Thursday, November 27, 2008

Africa: A war on terror's hidden front

Chicago Tribune | U.S. Army Staff Sgt. Cynthia Ramirez roared through it in an unmarked Land Cruiser, projecting the awesome might of the U.S. military into a wasteland little seen, much less penetrated, by outsiders. The landscape was like a slap—an eye-stinging waste of salt pans and glass-blue mountains that was still inhabited by Muslim warrior-nomads, the Afar, tough customers who long ago had swapped their traditional spears for Kalashnikovs.

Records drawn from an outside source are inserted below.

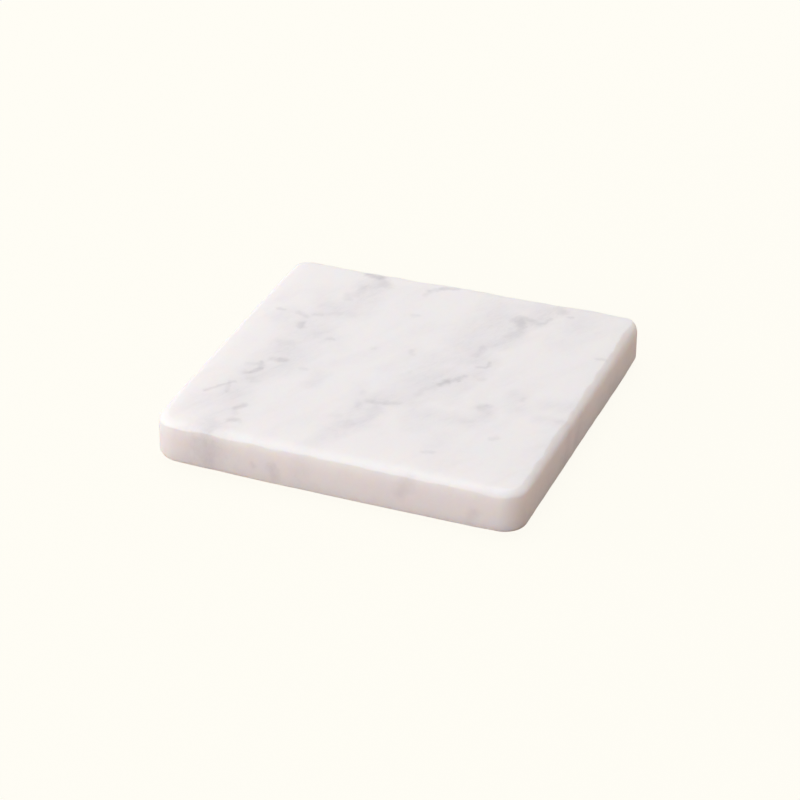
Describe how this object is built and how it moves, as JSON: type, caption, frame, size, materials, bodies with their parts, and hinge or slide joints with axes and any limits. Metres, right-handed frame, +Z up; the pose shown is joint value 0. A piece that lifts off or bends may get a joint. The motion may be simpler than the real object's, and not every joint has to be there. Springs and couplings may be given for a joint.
{
  "type": "drink coaster",
  "caption": "Square white marble drink coaster: a honed slab with rounded corners and eased edges, on small clear stick-on feet.",
  "frame": {"origin": "middle of the footprint, on the surface that the feet stand on", "axes": "+Z up through the slab's thickness; +X to the right and -Y to the front, square to the slab's sides"},
  "size_m": [0.1, 0.1, 0.0126],
  "materials": {
    "marble": "honed, soft satin sheen, pale grey veins",
    "clear_foot": "clear, slightly milky, smooth",
    "adhesive": "matte, tacky film"
  },
  "bodies": {
    "root": {"stone_slab": "marble", "foot_front_left": "clear_foot", "foot_front_right": "clear_foot", "foot_rear_left": "clear_foot", "foot_rear_right": "clear_foot", "adhesive_front_left": "adhesive", "adhesive_front_right": "adhesive", "adhesive_rear_left": "adhesive", "adhesive_rear_right": "adhesive"}
  },
  "joints": []
}
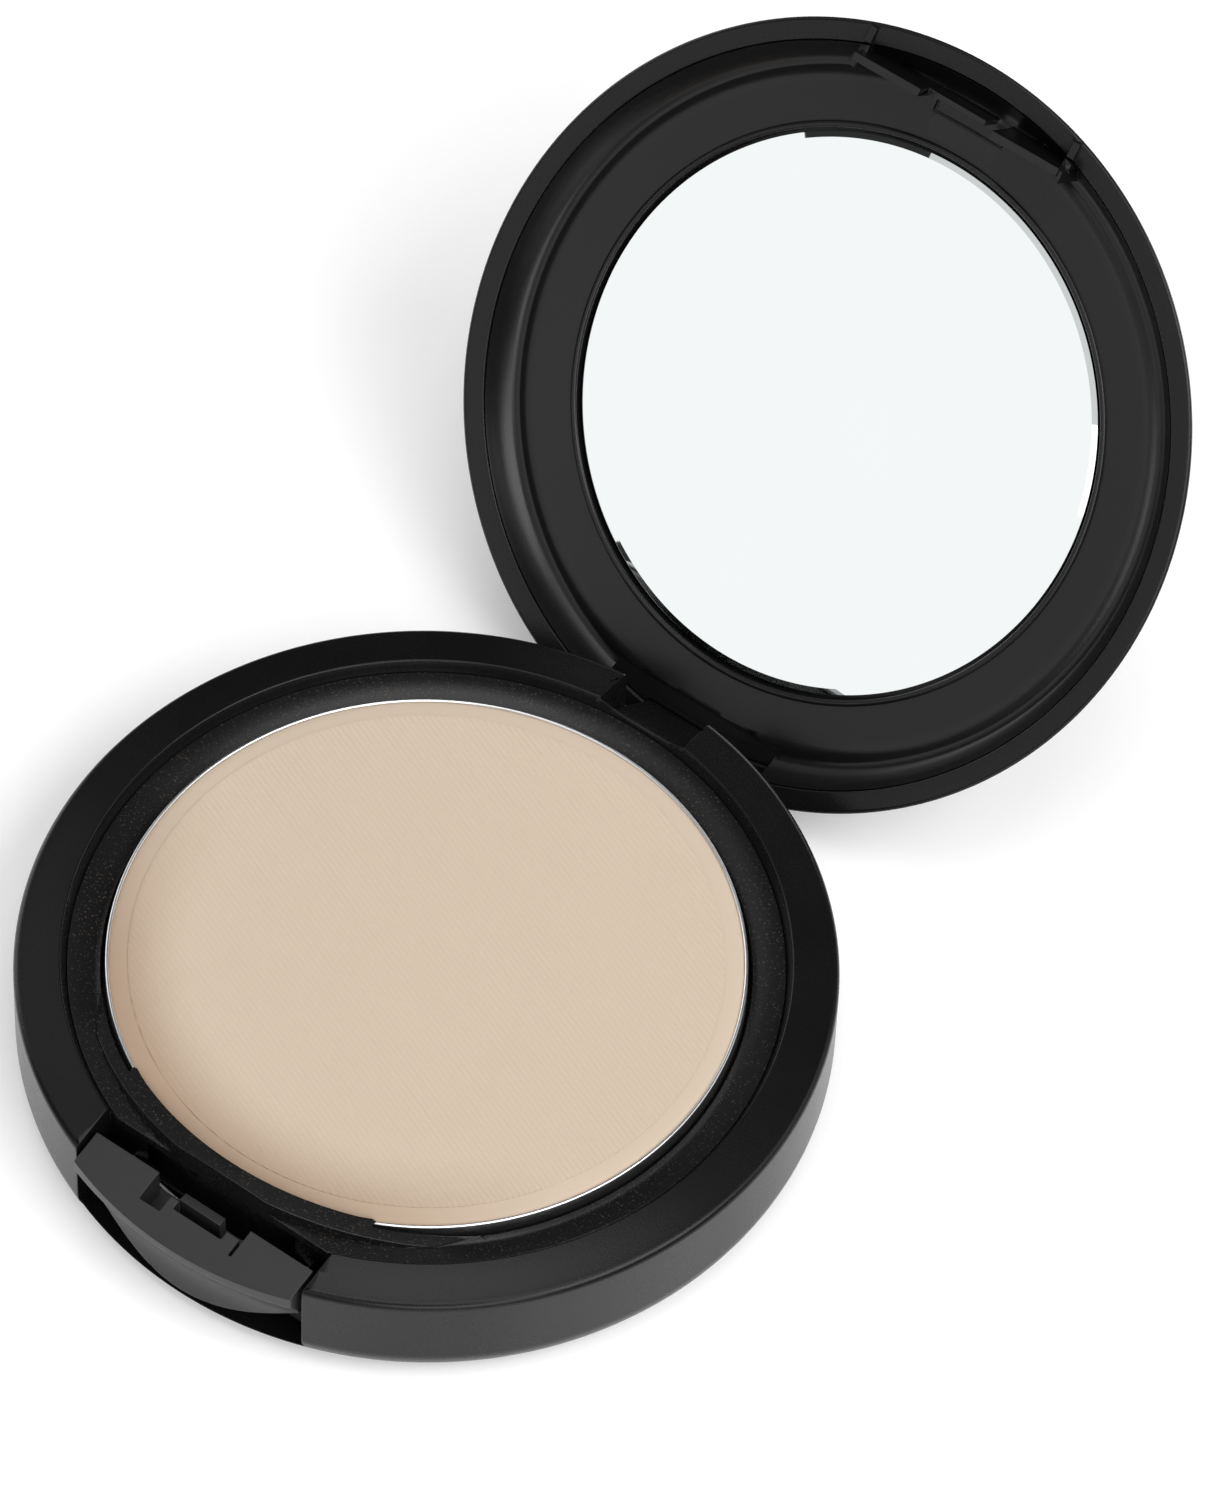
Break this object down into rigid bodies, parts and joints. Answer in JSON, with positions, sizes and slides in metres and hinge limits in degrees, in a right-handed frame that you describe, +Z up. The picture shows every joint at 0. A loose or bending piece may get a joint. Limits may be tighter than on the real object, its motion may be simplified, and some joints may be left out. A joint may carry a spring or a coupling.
{
  "type": "powder compact",
  "caption": "Round pocket compact with a pressed powder pan in the base, a hinged lid holding a round mirror, and a sprung push-button latch at the front.",
  "frame": {"origin": "centre of the flat underside that the base stands on", "axes": "+Z up; +Y from the latch towards the hinge, so the latch button faces -Y; +X to the right seen from the latch, along the hinge pin; the lid stands open on its stop"},
  "size_m": [0.0758, 0.125, 0.0595],
  "materials": {
    "black_shell": "satin",
    "black_inner": "matte",
    "black_tray": "satin",
    "black_button": "matte",
    "label_paper": "matte",
    "adhesive": "matte",
    "pan_metal": "satin",
    "powder": "matte",
    "steel": "satin",
    "mirror_glass": "polished"
  },
  "bodies": {
    "base": {"base_rim": "black_shell", "base_plate": "black_inner", "base_label": "label_paper", "pan_tray": "black_tray", "pan_adhesive": "adhesive", "powder_pan": "pan_metal", "powder_cake": "powder", "hinge_pin": "steel", "latch_spring": "steel"},
    "lid": {"lid_shell": "black_shell", "mirror_frame": "black_tray", "mirror": "mirror_glass", "mirror_adhesive": "adhesive"},
    "button": {"latch_button": "black_button"}
  },
  "joints": [
    {"name": "lid_hinge", "type": "hinge", "parent": "base", "child": "lid", "pos_m": [0, 0.0346, 0.00765], "axis": [1, 0, 0], "range_deg": [0, 130.2]},
    {"name": "latch_press", "type": "slide", "parent": "base", "child": "button", "axis": [0, 1, 0], "range_m": [0, 0.0006], "stiffness_N_per_m": 1500, "springref_m": -0.0004, "deforming": ["latch_spring"]}
  ]
}
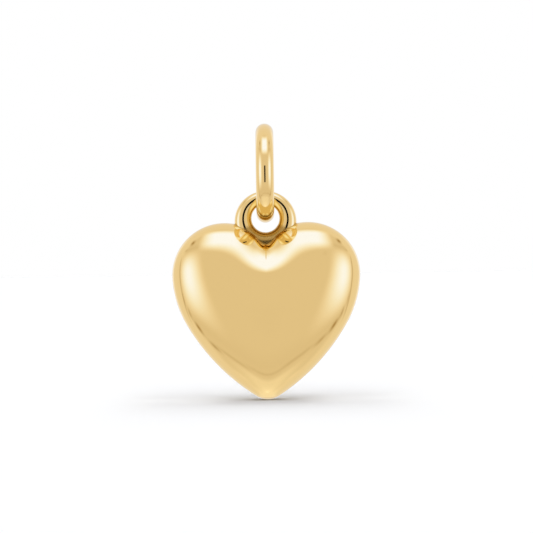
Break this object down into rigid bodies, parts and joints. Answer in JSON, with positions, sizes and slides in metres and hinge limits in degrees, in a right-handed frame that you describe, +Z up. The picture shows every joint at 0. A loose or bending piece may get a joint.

Behind Ramirez, in an expanding cone of dust, bucked three more Toyotas, an Army truck loaded with corrugated metal sheeting, and 14 armed, sweating American soldiers and sailors. Their improbable objective: reroof a school at a fly-speck nomad camp called Lahossa.

The bad guys were potential Islamic extremists. But anywhere, at this jaded stage in the global war on terror, was literally and metaphorically off the map: a remote African laboratory for the long anti-terror struggles of the future.

As the Bush administration draws to a close and prepares to hand the job of ending the conflicts in Iraq and Afghanistan to President-elect Barack Obama, few Americans may realize that another major U.S. military campaign is taking shape elsewhere on the globe—this time in the most obscure, lawless reaches of Africa.

The Pentagon recently unveiled AFRICOM, its historic new military command devoted exclusively to Africa—a sprawling continent of 1 billion people, roughly half of whom are Muslim, that has long been overlooked by Washington's strategic planners.